Players on some other teams in the National League roughed up Robinson on the field, including (I’m ashamed to say) my St. Louis Cardinals. He suffered a seven-inch leg gash from Cardinal outfielder Enos Slaughter.

But other players stood up for him. His Dodger infield teammate Pee Wee Reese is remembered for publicly putting his arm around Robinson’s shoulders on the field when some white fans in Boston or Cincinnati were harassing Jackie verbally that year or in 1948. Reese later said, “You can hate a man for many reasons. Color is not one of them.”

Jackie played 10 seasons, from 1947 to 1956, all of them for the Dodgers. He was elected to the Baseball Hall of Fame in his first eligible year for that honor, the first black player to enter the Hall. He compiled a career batting average of .311, and during his 10-year career he was one of only two players (Minnie Minoso was the other) to amass at least 125 steals while slugging over .425. 

He stole 197 bases in his career, including (incredibly) 19 steals of home. NOBODY steals home 19 times, but Robinson did.

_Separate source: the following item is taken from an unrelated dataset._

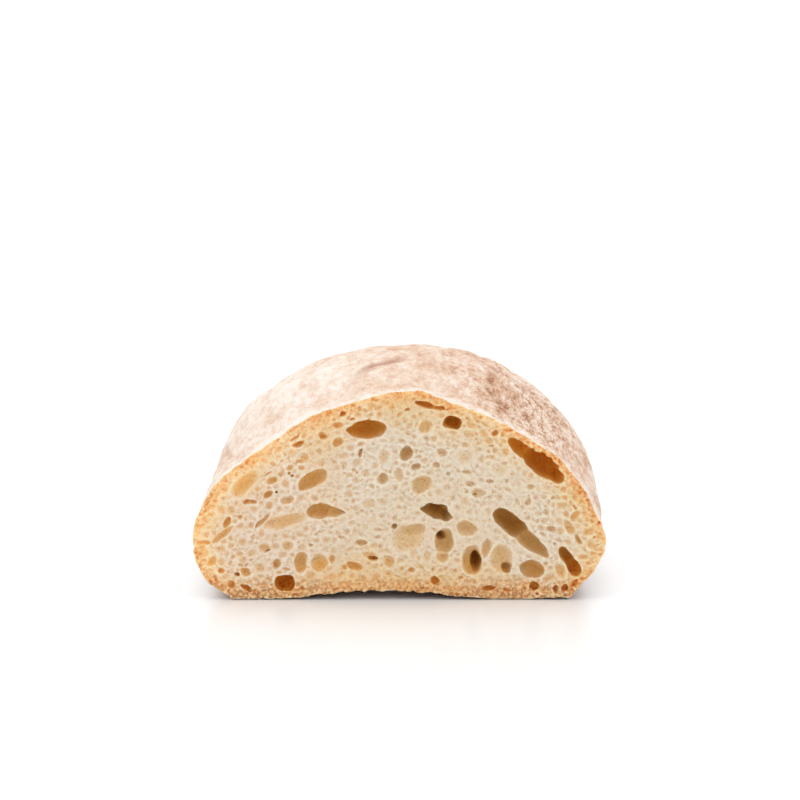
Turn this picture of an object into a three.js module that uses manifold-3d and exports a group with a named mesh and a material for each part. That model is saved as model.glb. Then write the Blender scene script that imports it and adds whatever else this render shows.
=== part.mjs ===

And none of them was on a double steal (where someone simultaneously steals another base) – Jackie did them all on his own.

After his baseball career Robinson played a significant role in the civil rights movement. He voted for Richard Nixon in Nixon’s 1960 presidential bid, but was angered by Republican opposition to the Civil Rights Act of 1964, and supported Nelson Rockefeller’s try for the Republican presidential nomination against Barry Goldwater in 1964. He endorsed Hubert Humphrey against Nixon in the 1968 presidential race.

Robinson worked hard to see African-Americans named as Major League managers. That didn’t happen until Frank Robinson (no relation) was named by the Cleveland Indians to that post in 1974, two years after Jackie’s untimely death from a heart attack related to his diabetes in 1972 at the age of 53.

The number of African-American Major League baseball players has declined since the 1970s.

In a 1947 poll, Robinson was the second most popular man in the United States, behind only Bing Crosby. On April 15, 1997, the 50th anniversary of his first game with the Dodgers, professional baseball retired Robinson’s jersey number 42 throughout all major league teams. Then in 2009 all personnel in both the National and the American Leagues wore number 42 on April 15; that tradition has continued every since.

I was just short of 6 years old when Jackie jogged onto Ebbets Field for the Dodgers in April 1947. In my home neighborhood in those years the boys played baseball about every day, weather permitting, in the summer in our yard. We all had our favorite players. Some of us said Jackie Robinson was the best Major League player. Some of us, like me, countered with Stan Musial. A few held out for Ted Williams or someone else.

The thing was, we maybe knew that Robinson was black and Musial and Williams were white, but those facts held little importance to us. It was their performance stats that mattered in our neighborhood.

As I look back on it, we were the first generation of kids who grew up with integrated Major League teams, and the first generation who recognized no significance in the players’ color. 

That was a good thing then, and it’s a good thing now. The destruction of the color line in baseball was a harbinger of the racial progress that followed in a few years. Thanks to Branch Rickey and Jackie Robinson, and many baseball pros who followed them, color today pales in comparison to batting average and earned run average in ballparks. 

And as of this writing, the Cardinals lead the National League Central Division. What’s not to like?